Martin Rees (in Just Six Numbers) says there are the four possibilities we have considered (he calls them providence, coincidence, a theory of everything = laws and the multiverse) and says we don't have a theory of everything, we don't know if we ever will and the numbers don't look like that are all related in a theory of everything. So he doesn't find that option compelling, nor providence or coincidence, though he admits that he's rejected providence because it isn't scientific.

Geraint Lewis and Luke Barnes in A Fortunate Universe, after discussing the science for 6 chapters, address the same 4 possibilities. They rule out chance/coincidence quite definitely, but address the other three in some detail. But neither thinks it likely there will turn out to be fundamental laws (i.e. a theory of everything) that define all the numbers that make the universe fine-tuned and any hope of a theory of everything is "just a dream" at this stage - and even if they there were fundamental laws that explain the constants, we could still ask why the laws were as they are and face the same problem. Lewis seems to favour the multiverse, Barnes a designer.

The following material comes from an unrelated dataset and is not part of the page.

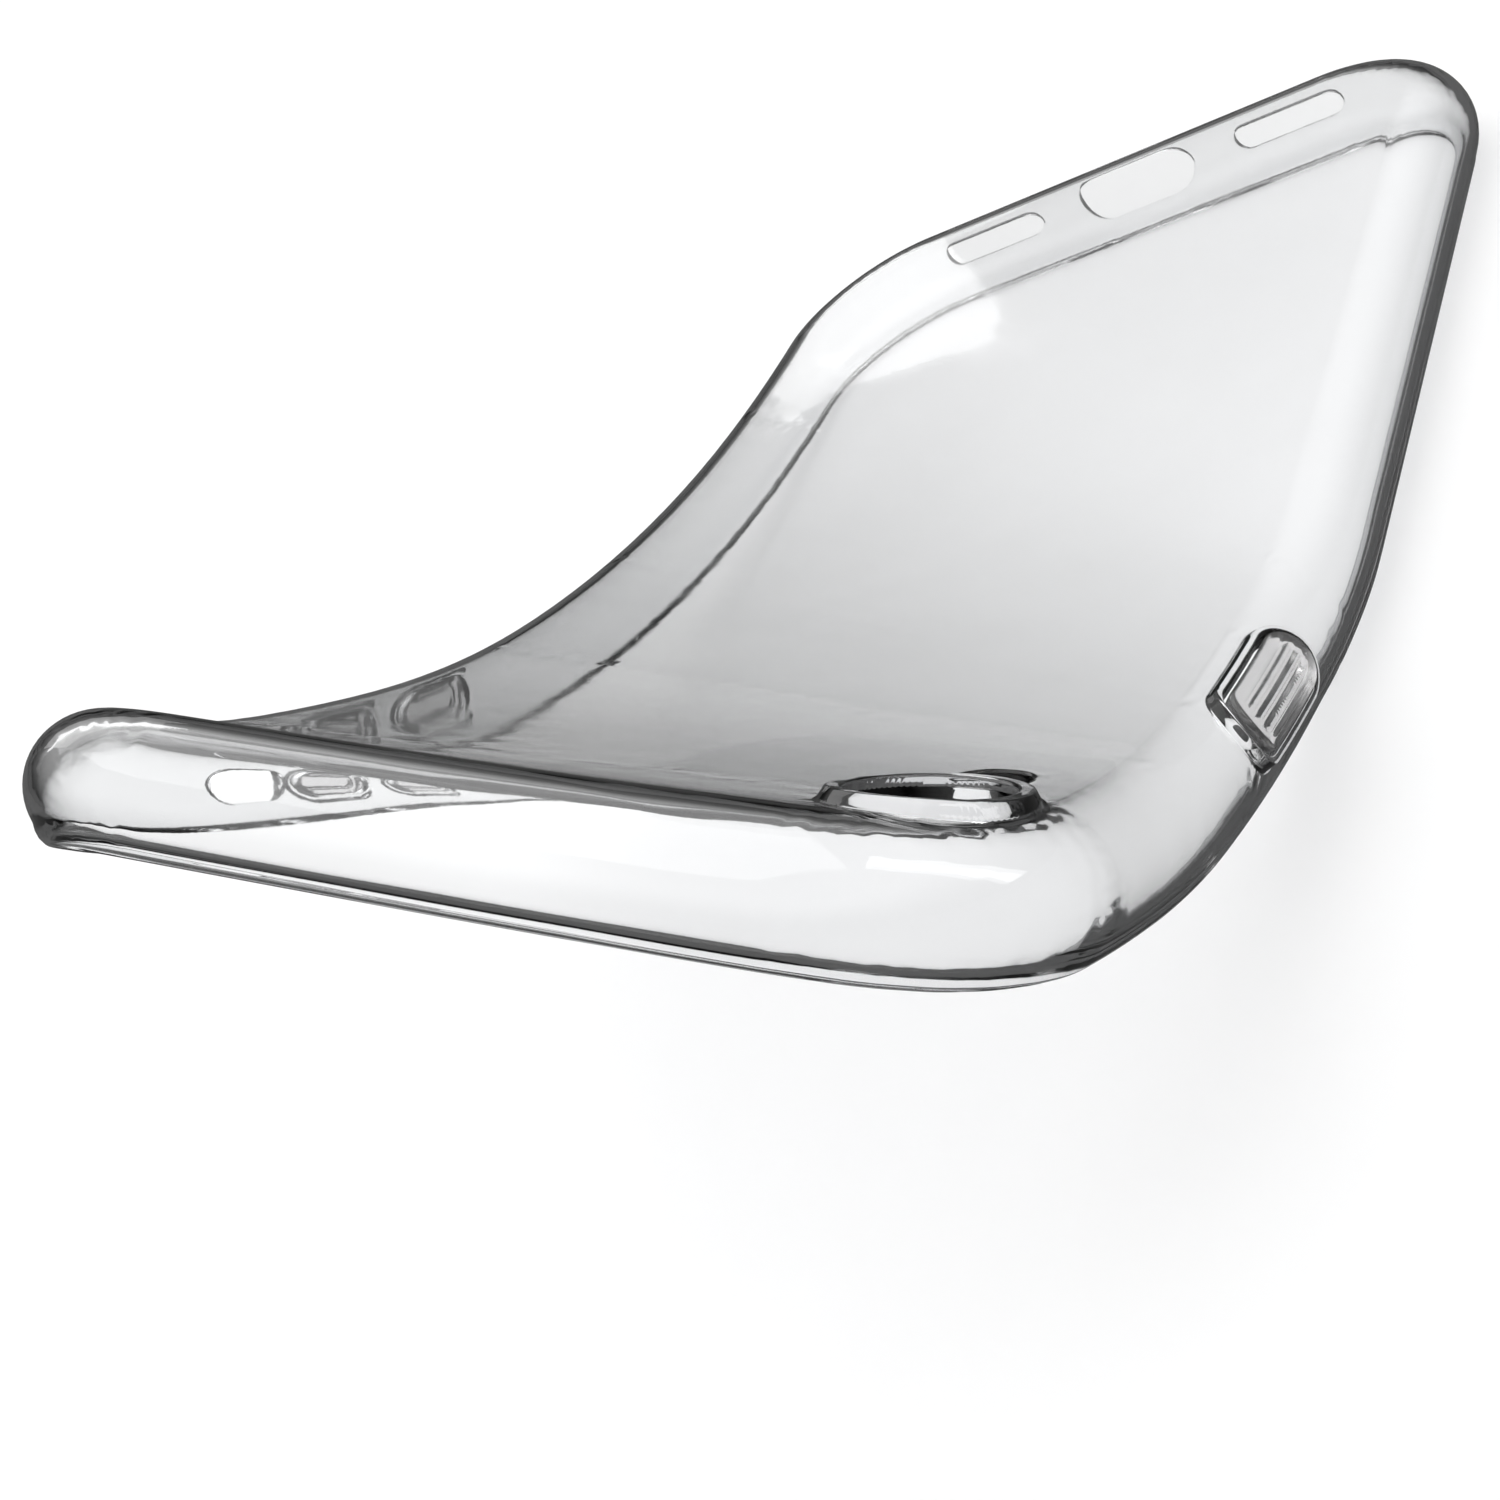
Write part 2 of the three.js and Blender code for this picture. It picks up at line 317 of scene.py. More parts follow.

Leonard Susskind in The Cosmic Landscape opts for the multiverse as the only scientific explanation, which he bases on string theory (which Lewis and Barnes in a later book say has been shown not to be adequate for the task). Susskind also says that there is nothing in the multiverse & string theory to "diminish the likelihood that an intelligent agent created the universe", although he doesn't personally believe that.

So I think my argument is well supported by the scientific facts and the conclusions of cosmologists.

It's not chance, it's probably not determined by laws, it could well be the multiverse, but this leads us back to the same options, so designer looks distinctly possible, albeit not a scientific answer.
Is there a God? To believe or not believe, that is the question!